Short exercise: Pull out each line of the data that includes the word "materials".

- - - - -

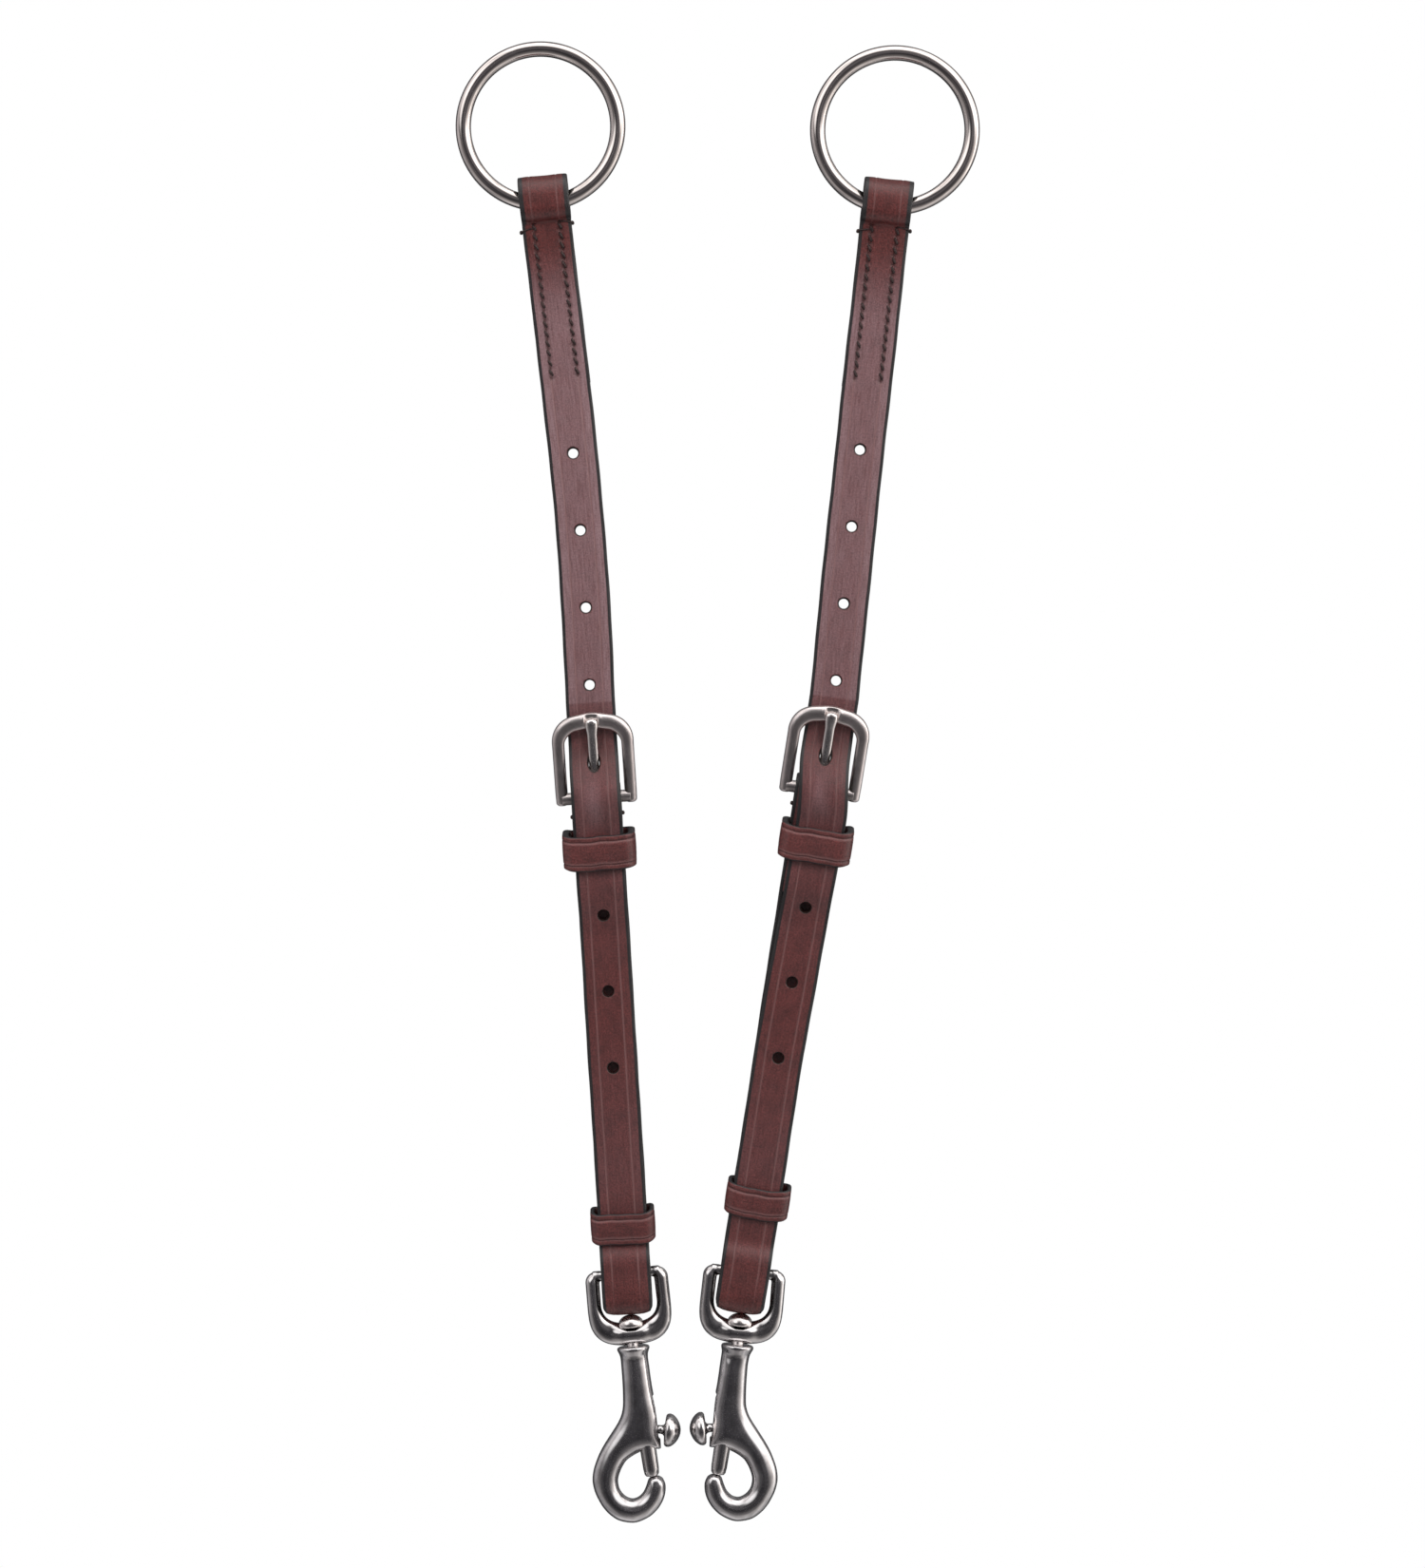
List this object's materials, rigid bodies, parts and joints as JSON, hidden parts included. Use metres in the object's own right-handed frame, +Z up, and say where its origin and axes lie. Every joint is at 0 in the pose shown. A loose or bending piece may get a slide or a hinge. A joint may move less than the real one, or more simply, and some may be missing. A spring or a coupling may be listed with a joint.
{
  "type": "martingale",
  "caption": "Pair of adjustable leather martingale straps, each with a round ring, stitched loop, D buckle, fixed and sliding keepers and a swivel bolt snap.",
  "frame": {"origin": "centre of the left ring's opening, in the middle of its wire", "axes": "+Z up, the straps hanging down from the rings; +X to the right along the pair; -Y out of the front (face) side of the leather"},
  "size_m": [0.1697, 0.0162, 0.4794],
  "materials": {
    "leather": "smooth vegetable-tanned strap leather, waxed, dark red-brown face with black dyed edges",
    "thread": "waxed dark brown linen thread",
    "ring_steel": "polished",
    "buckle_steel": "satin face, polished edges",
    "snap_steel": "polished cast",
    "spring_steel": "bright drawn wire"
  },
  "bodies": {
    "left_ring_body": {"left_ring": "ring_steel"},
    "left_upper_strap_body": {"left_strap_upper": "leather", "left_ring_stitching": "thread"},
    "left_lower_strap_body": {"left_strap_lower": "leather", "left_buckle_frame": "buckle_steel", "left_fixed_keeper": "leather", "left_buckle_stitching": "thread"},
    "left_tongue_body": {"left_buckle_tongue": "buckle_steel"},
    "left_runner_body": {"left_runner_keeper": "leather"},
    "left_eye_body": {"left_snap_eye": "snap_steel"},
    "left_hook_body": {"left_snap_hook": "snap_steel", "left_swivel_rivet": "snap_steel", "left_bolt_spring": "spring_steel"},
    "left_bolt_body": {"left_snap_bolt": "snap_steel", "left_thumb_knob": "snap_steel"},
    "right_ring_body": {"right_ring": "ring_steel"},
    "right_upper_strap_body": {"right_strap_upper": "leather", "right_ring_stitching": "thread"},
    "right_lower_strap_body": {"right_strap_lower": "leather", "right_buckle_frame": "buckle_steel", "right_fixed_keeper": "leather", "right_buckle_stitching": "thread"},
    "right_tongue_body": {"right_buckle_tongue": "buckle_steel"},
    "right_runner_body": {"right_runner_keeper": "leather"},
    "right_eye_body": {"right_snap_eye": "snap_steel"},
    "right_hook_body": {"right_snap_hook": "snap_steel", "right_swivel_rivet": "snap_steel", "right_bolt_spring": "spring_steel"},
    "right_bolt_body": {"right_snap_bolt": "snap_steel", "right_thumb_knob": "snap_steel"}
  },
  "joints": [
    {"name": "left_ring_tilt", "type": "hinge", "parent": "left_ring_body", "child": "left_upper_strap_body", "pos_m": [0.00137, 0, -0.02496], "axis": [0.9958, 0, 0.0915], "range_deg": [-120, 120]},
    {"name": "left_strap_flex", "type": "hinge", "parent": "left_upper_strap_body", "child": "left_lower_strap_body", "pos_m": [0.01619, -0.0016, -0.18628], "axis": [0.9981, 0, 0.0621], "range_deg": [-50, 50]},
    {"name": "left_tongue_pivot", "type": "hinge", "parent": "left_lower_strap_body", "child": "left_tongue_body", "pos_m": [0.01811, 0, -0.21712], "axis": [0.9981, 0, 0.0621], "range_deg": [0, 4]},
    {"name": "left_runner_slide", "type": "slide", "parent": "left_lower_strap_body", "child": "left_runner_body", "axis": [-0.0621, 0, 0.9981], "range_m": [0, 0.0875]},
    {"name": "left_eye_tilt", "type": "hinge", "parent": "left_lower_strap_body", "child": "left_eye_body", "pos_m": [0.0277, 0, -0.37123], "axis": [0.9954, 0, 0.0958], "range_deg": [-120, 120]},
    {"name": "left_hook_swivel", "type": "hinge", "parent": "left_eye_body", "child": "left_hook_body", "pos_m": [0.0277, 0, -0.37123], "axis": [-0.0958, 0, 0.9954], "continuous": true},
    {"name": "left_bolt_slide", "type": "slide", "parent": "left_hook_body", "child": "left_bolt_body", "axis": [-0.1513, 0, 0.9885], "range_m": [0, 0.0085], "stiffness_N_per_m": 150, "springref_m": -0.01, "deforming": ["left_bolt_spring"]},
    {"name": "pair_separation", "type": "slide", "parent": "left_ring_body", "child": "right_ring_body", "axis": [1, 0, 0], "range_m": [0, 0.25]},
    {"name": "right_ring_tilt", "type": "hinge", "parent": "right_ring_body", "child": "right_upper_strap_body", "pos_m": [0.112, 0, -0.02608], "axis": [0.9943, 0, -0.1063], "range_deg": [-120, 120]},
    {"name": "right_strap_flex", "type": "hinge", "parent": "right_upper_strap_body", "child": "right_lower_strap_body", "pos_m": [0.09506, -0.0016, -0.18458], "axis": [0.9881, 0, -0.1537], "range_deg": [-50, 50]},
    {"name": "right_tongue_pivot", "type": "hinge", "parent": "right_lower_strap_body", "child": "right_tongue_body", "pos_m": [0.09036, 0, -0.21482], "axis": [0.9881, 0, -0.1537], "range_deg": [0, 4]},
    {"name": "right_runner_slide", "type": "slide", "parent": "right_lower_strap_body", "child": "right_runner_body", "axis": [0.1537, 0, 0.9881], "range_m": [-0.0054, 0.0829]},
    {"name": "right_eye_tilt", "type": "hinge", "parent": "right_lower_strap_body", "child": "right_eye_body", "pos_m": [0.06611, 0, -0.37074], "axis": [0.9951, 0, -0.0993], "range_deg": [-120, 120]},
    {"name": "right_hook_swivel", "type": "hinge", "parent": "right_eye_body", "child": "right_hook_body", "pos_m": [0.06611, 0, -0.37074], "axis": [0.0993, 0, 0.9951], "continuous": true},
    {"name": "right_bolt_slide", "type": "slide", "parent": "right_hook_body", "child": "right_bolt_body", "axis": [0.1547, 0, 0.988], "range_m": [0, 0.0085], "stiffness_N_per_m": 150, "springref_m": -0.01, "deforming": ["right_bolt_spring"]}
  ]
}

- - - - -

The response:
List this object's materials, rigid bodies, parts and joints as JSON, hidden parts included. Use metres in the object's own right-handed frame, +Z up, and say where its origin and axes lie. Every joint is at 0 in the pose shown. A loose or bending piece may get a slide or a hinge. A joint may move less than the real one, or more simply, and some may be missing. A spring or a coupling may be listed with a joint.
  "materials": {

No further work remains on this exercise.